STATED EXERCISE: Your task is to retype each line of the data below exactly.

RECORDED DATA:
┌────────
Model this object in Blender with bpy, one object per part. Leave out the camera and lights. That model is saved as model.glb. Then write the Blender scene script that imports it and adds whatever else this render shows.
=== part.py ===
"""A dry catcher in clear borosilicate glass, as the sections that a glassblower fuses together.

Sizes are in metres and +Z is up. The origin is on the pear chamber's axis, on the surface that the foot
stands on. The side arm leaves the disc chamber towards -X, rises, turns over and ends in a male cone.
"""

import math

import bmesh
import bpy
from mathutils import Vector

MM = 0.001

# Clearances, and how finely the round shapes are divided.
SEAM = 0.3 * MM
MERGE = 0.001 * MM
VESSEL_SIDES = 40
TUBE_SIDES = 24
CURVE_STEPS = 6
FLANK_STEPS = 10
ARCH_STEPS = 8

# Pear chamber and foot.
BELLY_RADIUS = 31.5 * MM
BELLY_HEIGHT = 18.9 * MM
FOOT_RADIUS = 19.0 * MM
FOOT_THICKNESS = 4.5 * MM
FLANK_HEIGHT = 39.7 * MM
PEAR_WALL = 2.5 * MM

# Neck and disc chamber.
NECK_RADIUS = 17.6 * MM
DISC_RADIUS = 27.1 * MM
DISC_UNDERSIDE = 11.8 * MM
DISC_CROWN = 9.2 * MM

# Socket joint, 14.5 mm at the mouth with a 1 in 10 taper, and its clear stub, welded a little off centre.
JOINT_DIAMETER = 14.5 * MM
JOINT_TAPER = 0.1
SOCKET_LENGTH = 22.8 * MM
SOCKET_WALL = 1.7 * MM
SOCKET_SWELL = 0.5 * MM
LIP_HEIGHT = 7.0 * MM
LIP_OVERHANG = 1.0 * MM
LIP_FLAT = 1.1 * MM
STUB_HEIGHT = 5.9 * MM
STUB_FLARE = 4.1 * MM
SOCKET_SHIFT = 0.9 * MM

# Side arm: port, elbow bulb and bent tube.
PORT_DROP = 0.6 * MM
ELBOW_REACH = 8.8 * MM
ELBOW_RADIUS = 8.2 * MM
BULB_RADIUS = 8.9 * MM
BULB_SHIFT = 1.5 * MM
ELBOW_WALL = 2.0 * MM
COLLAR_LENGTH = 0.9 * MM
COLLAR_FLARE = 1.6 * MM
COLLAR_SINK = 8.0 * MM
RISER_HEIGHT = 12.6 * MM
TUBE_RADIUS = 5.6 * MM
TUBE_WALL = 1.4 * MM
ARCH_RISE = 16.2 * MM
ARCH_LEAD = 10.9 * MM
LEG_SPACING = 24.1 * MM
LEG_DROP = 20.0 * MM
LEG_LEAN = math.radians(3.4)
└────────
COMPLETED EXERCISE:
Model this object in Blender with bpy, one object per part. Leave out the camera and lights. That model is saved as model.glb. Then write the Blender scene script that imports it and adds whatever else this render shows.
=== part.py ===
"""A dry catcher in clear borosilicate glass, as the sections that a glassblower fuses together.

Sizes are in metres and +Z is up. The origin is on the pear chamber's axis, on the surface that the foot
stands on. The side arm leaves the disc chamber towards -X, rises, turns over and ends in a male cone.
"""

import math

import bmesh
import bpy
from mathutils import Vector

MM = 0.001

# Clearances, and how finely the round shapes are divided.
SEAM = 0.3 * MM
MERGE = 0.001 * MM
VESSEL_SIDES = 40
TUBE_SIDES = 24
CURVE_STEPS = 6
FLANK_STEPS = 10
ARCH_STEPS = 8

# Pear chamber and foot.
BELLY_RADIUS = 31.5 * MM
BELLY_HEIGHT = 18.9 * MM
FOOT_RADIUS = 19.0 * MM
FOOT_THICKNESS = 4.5 * MM
FLANK_HEIGHT = 39.7 * MM
PEAR_WALL = 2.5 * MM

# Neck and disc chamber.
NECK_RADIUS = 17.6 * MM
DISC_RADIUS = 27.1 * MM
DISC_UNDERSIDE = 11.8 * MM
DISC_CROWN = 9.2 * MM

# Socket joint, 14.5 mm at the mouth with a 1 in 10 taper, and its clear stub, welded a little off centre.
JOINT_DIAMETER = 14.5 * MM
JOINT_TAPER = 0.1
SOCKET_LENGTH = 22.8 * MM
SOCKET_WALL = 1.7 * MM
SOCKET_SWELL = 0.5 * MM
LIP_HEIGHT = 7.0 * MM
LIP_OVERHANG = 1.0 * MM
LIP_FLAT = 1.1 * MM
STUB_HEIGHT = 5.9 * MM
STUB_FLARE = 4.1 * MM
SOCKET_SHIFT = 0.9 * MM

# Side arm: port, elbow bulb and bent tube.
PORT_DROP = 0.6 * MM
ELBOW_REACH = 8.8 * MM
ELBOW_RADIUS = 8.2 * MM
BULB_RADIUS = 8.9 * MM
BULB_SHIFT = 1.5 * MM
ELBOW_WALL = 2.0 * MM
COLLAR_LENGTH = 0.9 * MM
COLLAR_FLARE = 1.6 * MM
COLLAR_SINK = 8.0 * MM
RISER_HEIGHT = 12.6 * MM
TUBE_RADIUS = 5.6 * MM
TUBE_WALL = 1.4 * MM
ARCH_RISE = 16.2 * MM
ARCH_LEAD = 10.9 * MM
LEG_SPACING = 24.1 * MM
LEG_DROP = 20.0 * MM
LEG_LEAN = math.radians(3.4)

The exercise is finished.